In several markets like West Java or North Sumatra PLN cannot rely on piped gas anymore because production is in decline and depleting in terms of gas supply so they have to move to LNG, Saputra says.
He expects the LNG to come mainly from domestic projects in Kalimantan, Papua, Tangguh and Bontang right and maybe in the future Abadi.
Looking at the supply demand balance in the near term, Saputra says there is a lot of domestic surplus and Indonesia will offer around 3 million tons of uncontracted gas to the spot market this year.

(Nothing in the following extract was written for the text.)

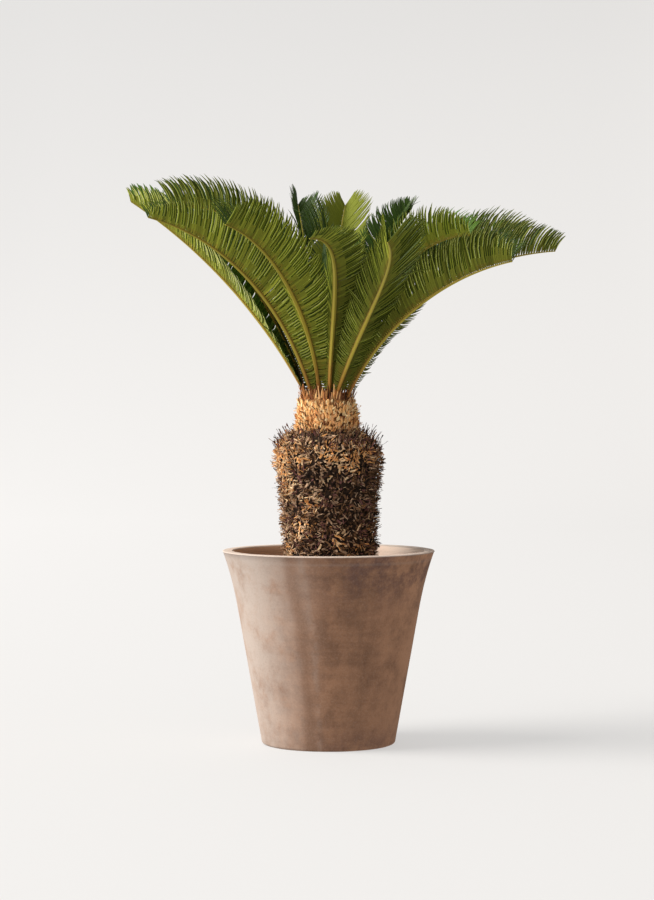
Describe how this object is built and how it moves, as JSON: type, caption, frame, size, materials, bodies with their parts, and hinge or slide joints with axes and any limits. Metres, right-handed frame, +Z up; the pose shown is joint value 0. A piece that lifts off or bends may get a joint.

LNG demand in the country is forecast to be 2.8 million tons in 2018.
Pertamina has said that Indonesia expects to start importing LNG from 2020 as demand outstrips supply.
The increase in LNG will bring an increase in total cost as well, which is why PLN prefers to have more coal for baseload plants and use gas to meet the fluctuating demand during the peak period.
The Indonesian government in March officially lowered the amount of gas-fired power generation it intends to add as part of a reduction in total new capacity from all fuel sources, because electricity sales at PLN grew at around 3% in 2017 instead of the expected 8.3%.
Around 14.27GW of gas-fired generation is included in PLN’s Electricity Supply Business Plan (RUPTL) for 2018-2027.
Despite the scaling back and pace of progress, Marubeni and Korea Electric Power Corporation (KEPCO) were among investors competing to partner with PJB for the 800MW Java 3 IPP.
That project and Nebras Power and PJB’s 800MW Sumbagut power plant and FSRU are understood to be the new IPPs going ahead and engaged in negotiating PPAs with PLN.